"La plupart
semblent croire qu'ils sont libres dans la mesure où il leur est
permis d'obéir à leurs penchants et qu'ils abandonnent de leur
indépendance dans la mesure où ils sont tenus de vivre selon la
prescription de la loi divine. La moralité donc, et la religion,
et, sans restriction, tout ce qui se rapporte à la force d'âme,
ils les prennent pour des fardeaux qu'ils espèrent déposer après
la mort, pour recevoir le prix de la servitude; à savoir de la
moralité et de la religion: et ce n'est pas cet espoir seul, mais
aussi et surtout la crainte d'être punis par d'horribles
supplices après la mort, qui les poussent à vivre selon la
prescription de la loi divine, autant que le permettent leur
petitesse et leur âme impuissante. Et si les hommes n'avaient pas
cet espoir et cette crainte, s'ils croyaient au contraire que les
esprits périssent avec le corps, et qu'il ne reste aux malheureux
épuisés par le fardeau de la moralité aucune survie, ils
reviendraient à leurs nature. Ils, voudraient tout gouverner
selon leurs penchants et obéir à la fortune plutôt qu'à eux-mêmes.

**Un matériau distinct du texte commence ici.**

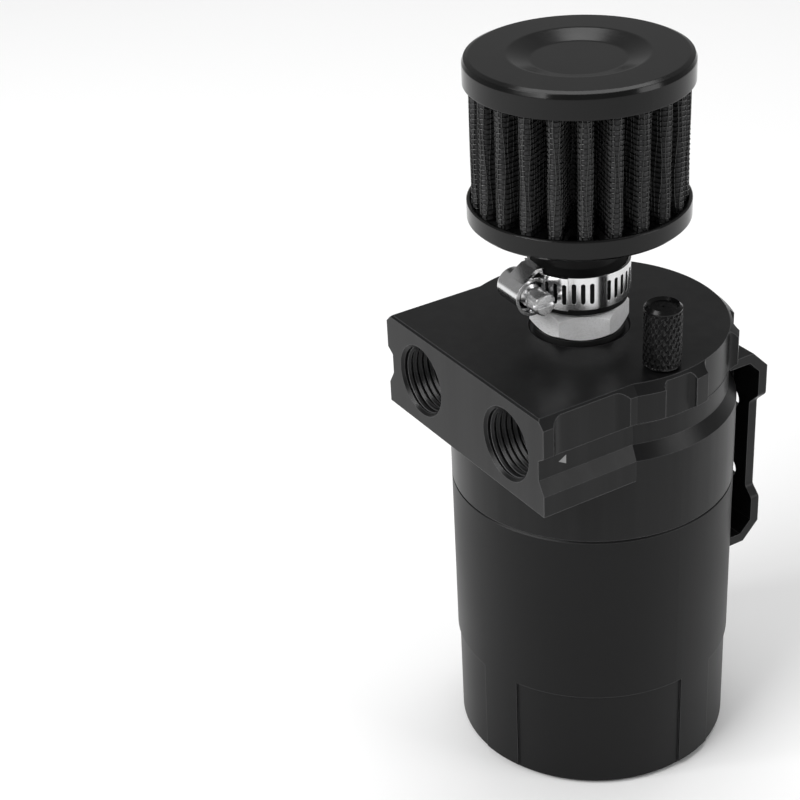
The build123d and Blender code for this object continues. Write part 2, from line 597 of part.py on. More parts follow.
def make_clamp_housing():
    inner_r = WORM_R + WORM_GAP
    outer_r = inner_r + BARREL_T
    lip_z = BARREL_TO - LIP_LEN
    bottom = (Align.CENTER, Align.CENTER, Align.MIN)
    barrel = post(outer_r, BARREL_FROM, BARREL_TO)
    barrel = fillet(barrel.edges().group_by(Axis.Z)[0], BARREL_T)
    barrel += Pos(0, 0, lip_z) * Cone(outer_r, outer_r + LIP_FLARE, LIP_LEN, align=bottom)
    saddle = extrude(saddle_outline(BARREL_T) - saddle_outline(0), SADDLE_TO - SADDLE_FROM)
    shell = barrel + Pos(0, 0, SADDLE_FROM) * saddle
    shell -= post(inner_r, BARREL_FROM + BARREL_T, BARREL_TO + OVER)
    shell -= post(PIN_R + FIT_GAP, BARREL_FROM - OVER, BARREL_TO)
    shell -= Pos(0, 0, lip_z) * Cone(inner_r, inner_r + LIP_FLARE, LIP_LEN, align=bottom)
    z0, z1 = BAND_Z - FIT_GAP, BAND_Z + BAND_W + FIT_GAP
    strap = post(STRAP_R + FIT_GAP, z0, z1, 0, AXIS_Y)
    neck = post(BAND_R + FIT_GAP, z0 - BAND_W, z1 + BAND_W, 0, AXIS_Y)
    return at_worm(shell) - strap - neck


def make_clamp_screw():
    first = -(WORM_RING_COUNT - 1) / 2 * WORM_PITCH
    start = BARREL_FROM + BARREL_T + FIT_GAP
    points = [(0, BARREL_FROM + FIT_GAP), (PIN_R, BARREL_FROM + FIT_GAP), (PIN_R, start)]
    points += [(WORM_CORE_R, start)]
    for k in range(WORM_RING_COUNT):
        z = first + k * WORM_PITCH
        points += [(WORM_CORE_R, z - WORM_ROOT), (WORM_R, z - WORM_CREST)]
        points += [(WORM_R, z + WORM_CREST), (WORM_CORE_R, z + WORM_ROOT)]
    points += [(WORM_CORE_R, HEAD_FROM), (0, HEAD_FROM)]
    head = turned([(0, HEAD_FROM), (HEAD_R, HEAD_FROM), (HEAD_R, HEAD_TO - HEAD_EDGE),
                   (HEAD_R - HEAD_EDGE, HEAD_TO), (0, HEAD_TO)])
    flats = RegularPolygon(HEAD_R * HEAD_FLATS, 6, major_radius=False)
    head &= Pos(0, 0, HEAD_FROM) * extrude(flats, HEAD_TO - HEAD_FROM)
    slot_w, slot_d = HEAD_SLOT
    head -= Pos(0, 0, HEAD_TO - slot_d / 2) * Box(slot_w, 3 * HEAD_R, slot_d)
    return at_worm(turned(points) + head)


def make_dipstick_knob():
    z0 = LID_TOP + FIT_GAP
    top = z0 + KNOB_H
    groove_top = STICK_GROOVE_Z + STICK_GROOVE_H
    return turned([
        (0, ROD_TOP_Z), (ROD_R, ROD_TOP_Z), (ROD_R, PILOT_Z), (PILOT_R, PILOT_Z), (PILOT_R, STEM_Z),
        (STEM_R, STEM_Z), (STEM_R, STICK_GROOVE_Z), (STICK_GROOVE_R, STICK_GROOVE_Z),
        (STICK_GROOVE_R, groove_top), (STEM_R, groove_top), (STEM_R, z0),
        (KNOB_R - KNOB_CHAMFER, z0), (KNOB_R, z0 + KNOB_CHAMFER), (KNOB_R, top - KNOB_CHAMFER),
        (KNOB_R - KNOB_CHAMFER, top), (KNOB_DISH_R + KNOB_DISH_DEPTH, top),
        (KNOB_DISH_R, top - KNOB_DISH_DEPTH), (0, top - KNOB_DISH_DEPTH),
    ], STICK_X, STICK_Y)


def make_dipstick_o_ring():
    centre_z = STICK_GROOVE_Z + STICK_GROOVE_H / 2
    section_r = (STICK_O_RING_D - SEAT_GAP) / 2
    return Pos(STICK_X, STICK_Y, centre_z) * Torus(STICK_GROOVE_R + STICK_O_RING_D / 2, section_r)


def make_dipstick_rod():
    points = [(0, ROD_FOOT_Z), (ROD_R / 2, ROD_FOOT_Z), (ROD_R, ROD_FOOT_Z + ROD_R / 2)]
    for mark in LEVEL_MARKS:
        z = ROD_FOOT_Z + mark
        points += [(ROD_R, z), (ROD_R - MARK_DEPTH, z + MARK_DEPTH)]
        points += [(ROD_R - MARK_DEPTH, z + 3 * MARK_DEPTH), (ROD_R, z + 4 * MARK_DEPTH)]
    return turned(points + [(ROD_R, ROD_TOP_Z), (0, ROD_TOP_Z)], STICK_X, STICK_Y)


def make_baffle_posts():
    plate_top = BAFFLE_Z + BAFFLE_T
    stud_r = POST_HOLE_R - FIT_GAP
    pieces = []
    for angle in POST_ANGLES:
        spot = polar(POST_CIRCLE_R, angle)
        pillar = post(POST_R, plate_top, ROOF_Z, *spot) + post(stud_r, ROOF_Z, ROOF_Z + STUD_LEN, *spot)
        pieces.append(pillar - post(POST_HOLE_R, plate_top - OVER, plate_top + SCREW_SHANK_LEN, *spot))
    return Compound(children=pieces)


def make_baffle_plate():
    plate = post(BAFFLE_R, BAFFLE_Z, BAFFLE_Z + BAFFLE_T)
    holes = [(PILOT_R + CLEAR, (STICK_X, STICK_Y)), (PASSAGE_R + CLEAR / 2, (-PORT_X, PASSAGE_Y))]
    holes += [(POST_HOLE_R, polar(POST_CIRCLE_R, angle)) for angle in POST_ANGLES]
    for radius, count in zip(BAFFLE_RING_RADII, BAFFLE_HOLE_COUNTS):
        holes += [(BAFFLE_HOLE_R, polar(radius, 360 / count * k)) for k in range(count)]
    for radius, spot in holes:
        plate -= post(radius, BAFFLE_Z - OVER, BAFFLE_Z + BAFFLE_T + OVER, *spot)
    notch = Pos(STICK_X + PILOT_R, STICK_Y, BAFFLE_Z + BAFFLE_T / 2)
    return plate - notch * Box(2 * PILOT_R, 2 * (PILOT_R + CLEAR), 2 * BAFFLE_T)


def make_baffle_screws():
    shank_r = POST_HOLE_R - FIT_GAP
    edge = SCREW_HEAD_EDGE
    pieces = []
    for angle in POST_ANGLES:
        screw = turned([
            (0, BAFFLE_Z - SCREW_HEAD_H), (SCREW_HEAD_R - edge, BAFFLE_Z - SCREW_HEAD_H),
            (SCREW_HEAD_R, BAFFLE_Z - SCREW_HEAD_H + edge), (SCREW_HEAD_R, BAFFLE_Z), (shank_r, BAFFLE_Z),
            (shank_r, BAFFLE_Z + SCREW_SHANK_LEN), (0, BAFFLE_Z + SCREW_SHANK_LEN),
        ], *polar(POST_CIRCLE_R, angle))
        hexagon = extrude(RegularPolygon(SCREW_SOCKET_R, 6), SCREW_SOCKET_DEPTH)
        pieces.append(screw - Pos(*polar(POST_CIRCLE_R, angle), BAFFLE_Z - SCREW_HEAD_H) * hexagon)
    return Compound(children=pieces)


def make_inlet_tube():
    outer_r = PASSAGE_R - SEAT_GAP
    top_z = PORT_Z - PORT_R - CLEAR
    return ring(outer_r, outer_r - TUBE_WALL, BAFFLE_Z - TUBE_BELOW_BAFFLE, top_z, -PORT_X, PASSAGE_Y)


def make_mesh_pad():
    z0 = BAFFLE_Z + BAFFLE_T
    pad = post(PAD_R, z0, z0 + PAD_H)
    pad -= post(PASSAGE_R + CLEAR, z0 - OVER, z0 + PAD_H + OVER, -PORT_X, PASSAGE_Y)
    pad -= post(PILOT_R + CLEAR, z0 - OVER, z0 + PAD_H + OVER, STICK_X, STICK_Y)
    for angle in POST_ANGLES:
        pad -= post(POST_R + CLEAR, z0 - OVER, z0 + PAD_H + OVER, *polar(POST_CIRCLE_R, angle))
    return pad


def bracket_profile():
    """The bent plate seen from the side, with a flat facet at each bend."""
    leg = BEND_LEG
    outer = leg + PLATE_T * (2 - sqrt(2))
    y0, y1 = PLATE_Y, PLATE_Y + PLATE_T
    reach = CAN_R * cos(radians(ARM_REACH))
    top, bottom = BRACKET_TOP, BRACKET_TOP - BRACKET_H
    return [
        (reach, top), (y1 - outer, top), (y1, top - outer), (y1, bottom + outer), (y1 - outer, bottom),
        (reach, bottom), (reach, bottom + PLATE_T), (y0 - leg, bottom + PLATE_T),
        (y0, bottom + PLATE_T + leg), (y0, top - PLATE_T - leg), (y0 - leg, top - PLATE_T),
        (reach, top - PLATE_T),
    ]


def make_bracket():
    profile = make_face(Polyline(*[(0, y, z) for y, z in bracket_profile()], close=True))
    plate = extrude(profile, LOBE_HALF_W, both=True, dir=(1, 0, 0))
    bottom = BRACKET_TOP - BRACKET_H
    jog = LOBE_HALF_W - WAIST_HALF_W
    low_jog = LOWER_LOBE_HALF_W - WAIST_HALF_W
    side = [
        (LOBE_HALF_W, BRACKET_TOP + OVER), (LOBE_HALF_W, JOG_TOP_Z), (WAIST_HALF_W, JOG_TOP_Z - jog),
        (WAIST_HALF_W, JOG_BOTTOM_Z + low_jog), (LOWER_LOBE_HALF_W, JOG_BOTTOM_Z),
        (LOWER_LOBE_HALF_W, bottom - OVER),
    ]
    outline = make_face(Polyline(*side, *[(-x, z) for x, z in side[::-1]], close=True))
    corners = outline.vertices().filter_by_position(Axis.Y, bottom, BRACKET_TOP)
    outline = fillet(corners, BRACKET_CORNER_R)
    front = Rot(90, 0, 0) * extrude(outline, 2 * CAN_R, both=True)
    plate &= front
    plate -= post(CAN_R - GROOVE_DEPTH + ARM_GAP, JOG_TOP_Z, BRACKET_TOP + OVER)
    plate -= post(CAN_R + ARM_GAP, bottom - OVER, JOG_TOP_Z)
    y1 = PLATE_Y + PLATE_T
    for x in (-MOUNT_SPACING / 2, MOUNT_SPACING / 2):
        for z in (MOUNT_Z - MOUNT_SPACING / 2, MOUNT_Z + MOUNT_SPACING / 2):
            plate -= Pos(x, y1, z) * Rot(-90, 0, 0) * post(MOUNT_HOLE_R, -PLATE_T - OVER, OVER)
    hole_r = BRACKET_SCREW_R + FIT_GAP
    mouth_r = BRACKET_HEAD_R + FIT_GAP
    cone = turned([(0, -PLATE_T - OVER), (hole_r, -PLATE_T - OVER), (hole_r, hole_r - mouth_r),
                   (mouth_r, 0), (mouth_r, OVER), (0, OVER)])
    for x in (-BRACKET_SCREW_X, BRACKET_SCREW_X):
        plate -= Pos(x, y1, BRACKET_SCREW_Z) * Rot(-90, 0, 0) * cone
    return plate


def make_bracket_screws():
    shank_r = BRACKET_SCREW_R - SEAT_GAP
    head_r = BRACKET_HEAD_R - HEAD_RIM
    tip = TIP_GAP - PLATE_T - BRACKET_SCREW_LEN
    outline = [(0, tip), (shank_r, tip), (shank_r, shank_r - BRACKET_HEAD_R), (head_r, -HEAD_RIM),
               (head_r, 0), (0, 0)]
    socket = extrude(RegularPolygon(BRACKET_SOCKET_R, 6), BRACKET_SOCKET_DEPTH + OVER)
    screw = turned(outline) - Pos(0, 0, -BRACKET_SOCKET_DEPTH) * socket
    at = [Pos(x, PLATE_Y + PLATE_T, BRACKET_SCREW_Z) for x in (-BRACKET_SCREW_X, BRACKET_SCREW_X)]
    return Compound(children=[place * Rot(-90, 0, 0) * screw for place in at])


NODES = {
    "lid": make_lid,
    "cup": make_cup,
    "cup_o_ring": make_cup_o_ring,
    "breather_adapter": make_breather_adapter,
    "adapter_seal": make_adapter_seal,
    "filter_boot": make_filter_boot,
    "filter_base_ring": make_filter_base_ring,
    "filter_pleats": make_filter_pleats,
    "filter_screen": make_filter_screen,
    "filter_core": make_filter_core,
    "filter_potting": make_filter_potting,
    "filter_cap": make_filter_cap,
    "clamp_band": make_clamp_band,
    "clamp_housing": make_clamp_housing,
    "clamp_screw": make_clamp_screw,
    "dipstick_knob": make_dipstick_knob,
    "dipstick_o_ring": make_dipstick_o_ring,
    "dipstick_rod": make_dipstick_rod,
    "baffle_posts": make_baffle_posts,
    "baffle_plate": make_baffle_plate,
    "baffle_screws": make_baffle_screws,
    "inlet_tube": make_inlet_tube,
    "mesh_pad": make_mesh_pad,
    "bracket": make_bracket,
    "bracket_screws": make_bracket_screws,
}

os.makedirs("parts", exist_ok=True)
for name, make in NODES.items():
    export_step(make(), f"parts/{name}.step")
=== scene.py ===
import json
import math

import bmesh
import bpy
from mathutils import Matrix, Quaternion, Vector


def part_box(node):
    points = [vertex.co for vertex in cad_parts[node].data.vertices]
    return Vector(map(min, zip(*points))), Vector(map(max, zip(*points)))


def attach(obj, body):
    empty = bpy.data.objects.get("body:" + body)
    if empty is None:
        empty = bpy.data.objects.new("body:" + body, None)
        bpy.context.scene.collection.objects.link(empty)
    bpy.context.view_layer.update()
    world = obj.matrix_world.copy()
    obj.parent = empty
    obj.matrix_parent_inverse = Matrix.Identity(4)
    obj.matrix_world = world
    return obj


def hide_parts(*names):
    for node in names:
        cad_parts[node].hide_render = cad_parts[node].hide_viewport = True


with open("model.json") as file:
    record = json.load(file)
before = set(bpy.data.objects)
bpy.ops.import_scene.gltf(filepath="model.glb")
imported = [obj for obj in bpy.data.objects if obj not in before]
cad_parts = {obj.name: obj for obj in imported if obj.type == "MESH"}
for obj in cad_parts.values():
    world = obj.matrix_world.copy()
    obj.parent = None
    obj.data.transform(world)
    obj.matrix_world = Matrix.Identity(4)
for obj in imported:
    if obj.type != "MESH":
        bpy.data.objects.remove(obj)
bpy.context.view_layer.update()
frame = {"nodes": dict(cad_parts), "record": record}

MM = 0.001
BODY = "body"

# Camera, in millimetres and degrees, with the image taken as 800 by 800
CAMERA_AT = (310.5, -232.1, 316.1)
CAMERA_AZIMUTH = 59.99
CAMERA_PITCH = 30.03
CAMERA_ROLL = -3.31
CAMERA_LENS = 84.06

# Light, with each softbox's place and size in metres and its power in watts
WORLD_LIGHT = 0.3
FLOOR_HALF = 3.0
FLOOR_GREY = 0.9
LIGHT_AIM = (0, 0, 0.09)
SOFTBOXES = (
    ("key", (0.1, -1.1, 1.0), (0.8, 0.8), 14.0),
    ("top", (-0.3, 0.3, 1.4), (1.0, 1.0), 10.0),
    ("side", (1.0, 0.7, 0.5), (0.5, 0.9), 5.0),
    ("spark", (-0.35, -1.0, 0.9), (0.14, 0.14), 2.6),
)

# Anodising, as shares of its grey for the darkest and the palest cloud
CLOUD_DARK = (0.92, 0.92, 0.95)
CLOUD_PALE = (1.08, 1.08, 1.12)
# Edges painted lighter, partly as wear and partly as painted highlight: bevel radius in millimetres and
# gain of the edge mask
EDGE_WEAR_AND_HIGHLIGHT_RADIUS = 0.3
EDGE_WEAR_AND_HIGHLIGHT_GAIN = 7.0
BEVEL_SAMPLES = 6

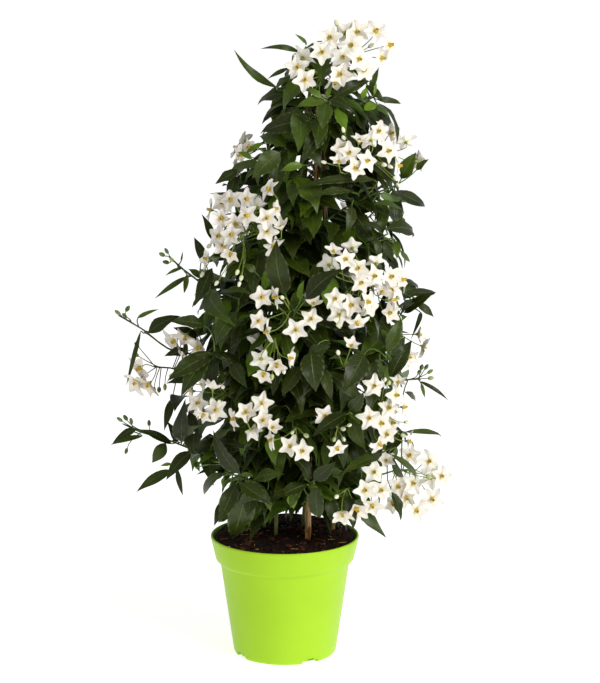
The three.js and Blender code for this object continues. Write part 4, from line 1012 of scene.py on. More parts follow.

Ce qui ne me paraît pas moins absurde que si un homme, parce
qu'il ne croit pas pouvoir nourrir éternellement son corps de
bons aliments, préférait se saturer de poisons mortels; ou bien,
parce qu'il voit que l'esprit n'est pas éternel ou immortel, préfère
être dément et vivre sans la Raison: absurdité telle qu'elle mérite
à peine d'être relevée."
Spinoza, l'Ethique
(livre 5).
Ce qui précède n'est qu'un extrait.